Reprieved by a raft of government incentives, Tata Steel is likely to delay the sale of most of its U.K. businesses, including a plant in Port Talbot. Indian steel giant said the pause will allow it to consider the options and assess the impact of the U.K.'s vote to leave the European Union. The company, which showed an initial urgency to get rid of its loss making British assets, has been steadied by rising steel prices in recent weeks.
Britain’s government offered “hundreds of millions of pounds worth of loans” to the company in addition to proposing 25 percent stake in the business, writes the BBC. Additionally, the government is mulling a special legislation to slash down pension benefits for many of the 130,000 members of the old British Steel pension fund.
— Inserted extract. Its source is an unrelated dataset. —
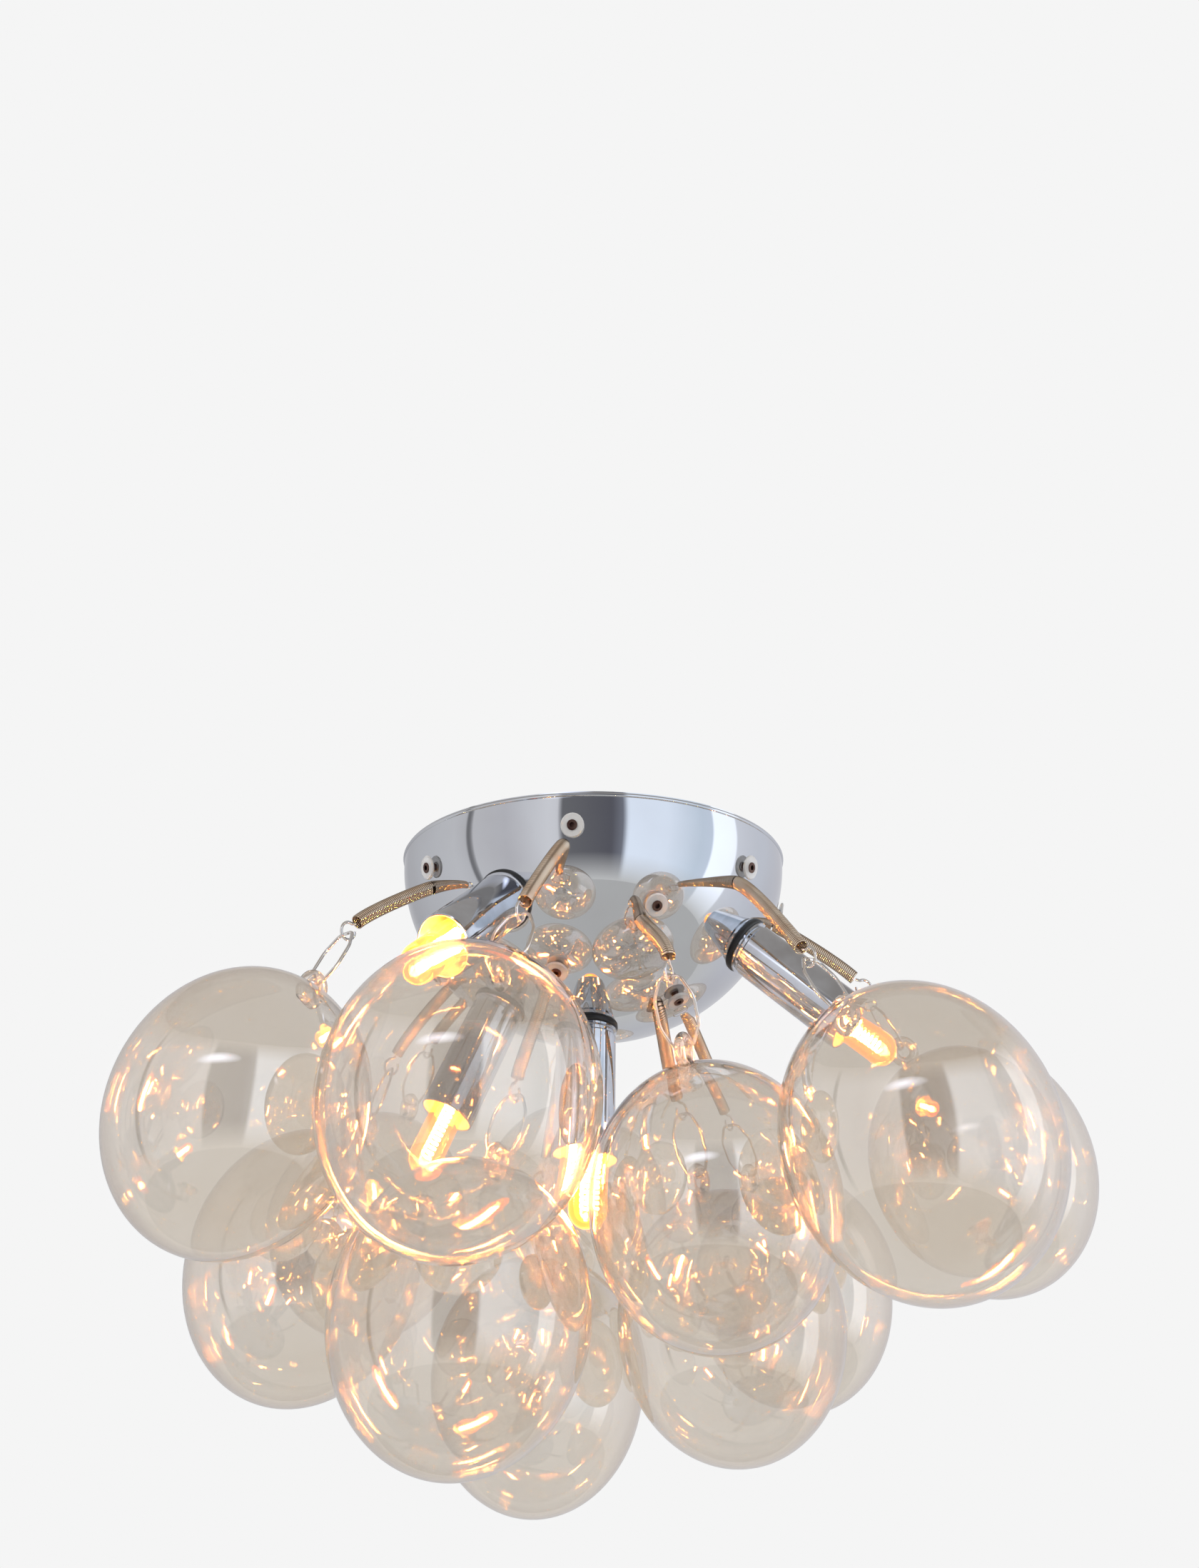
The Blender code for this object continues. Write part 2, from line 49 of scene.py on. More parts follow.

In March, Tata Steel announced its plan to sell its U.K. businesses, which were making a loss of about £1m a day, owing to a slump in the steel price, cheap Chinese imports and rising costs of energy.
Reacting to the report, Port Talbot’s M.P. Stephen Kinnock said the Indian conglomerate’s decision to delay the sale of its U.K. operations would leave 11,000 employees in “limbo,” notes The Guardian. Kinnock called on Sajid Javid, the business secretary, who is scheduled to meet Tata executives in Mumbai, to make a statement in parliament after he returns from India.